Make sure to stir gently to avoid adding air bubbles. I found that tapping my measuring cup on the counter once it was fully melted helped pop most of the remaining bubbles. The sugar will harden quickly, so work fast from this point.
With your snowflake macarons on a silicone mat, carefully pour isomalt into each open window of the snowflake, stopping just before you reach the top. You may need to reheat the isomalt in short bursts if it hardens before you’ve finished. Pour isomalt windows on both snowflakes. Once isomalt has fully set, you can remove the snowflakes from the mat again.
For the piped decorations, you’ll need to whip up a batch of “piping” or “stiff” consistency royal icing. You want it to be stiff enough to hold its shape to create dimension on your snowflake. Using a small round piping tip, start with piping around the edges where the pearl border will be. See photos for reference. Depending on how stiff your royal icing is, you may need to pipe a few lines, and add pearls as you go as opposed to piping all the way around and potentially having your icing be too dry for the pearls to stick once you start applying them.

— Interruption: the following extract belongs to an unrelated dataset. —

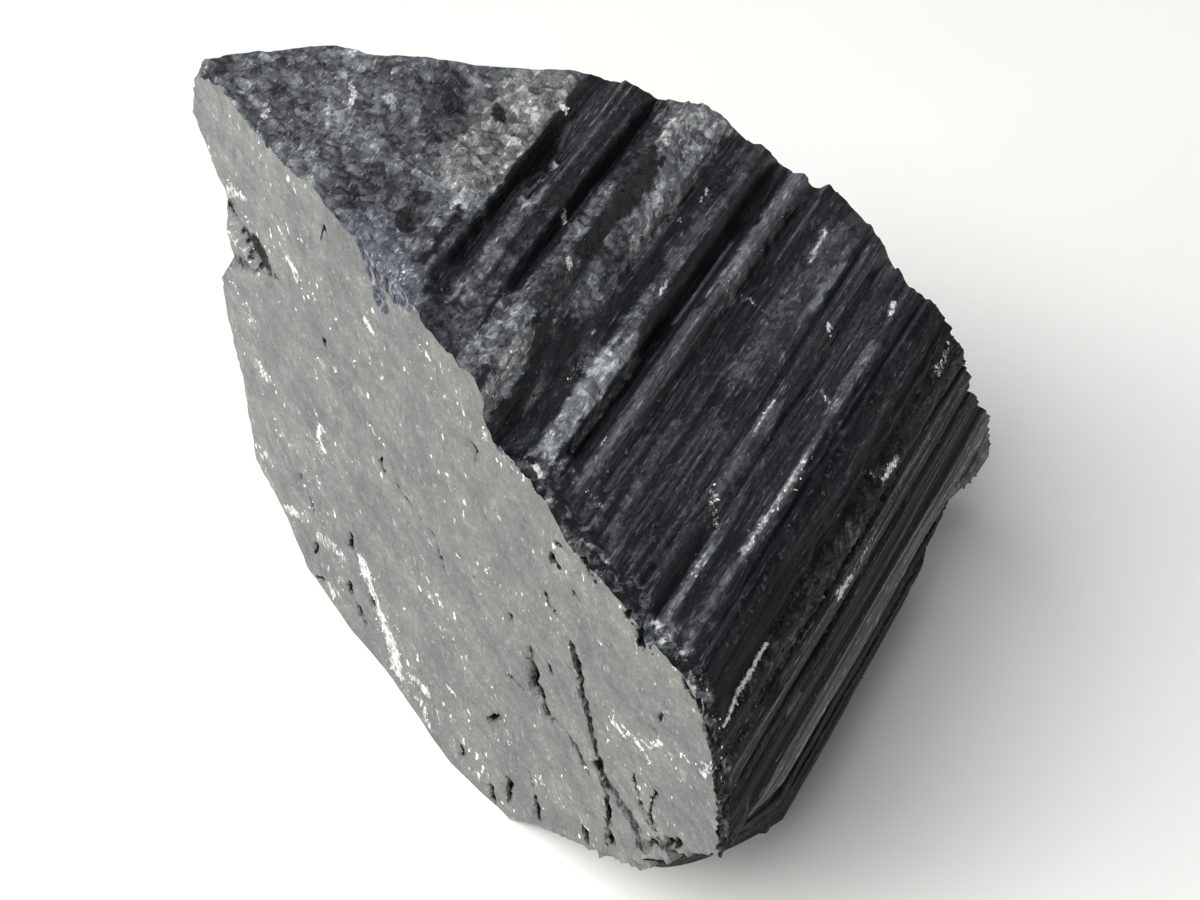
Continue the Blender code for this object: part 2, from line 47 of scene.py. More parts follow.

The pearls are the same ones mentioned previously from Wilton and can be found at places like Walmart. If you find it difficult to place the pearls with your fingers, you can try using tweezers.
Using the same small round tip, pipe around your isomalt windows. Then, do a basic line across your branches. My final step was adding the details on the branches using a medium sized round tip and a star tip, and finishing off with a few more pearls. See video for reference. Fill your macaron with the filling of your choosing, and carefully sandwich the decorated snowflake shell on top to complete your assembly.
Sorry some of the angles in the video are a little wonky! Most of the footage was originally formatted for Instagram in a portrait orientation.
This snowflake is a labor of love, but really stands out with the different components creating varying dimension and textures. I hope you enjoyed this tutorial! I’d love to hear any feedback you have if you made it through the post!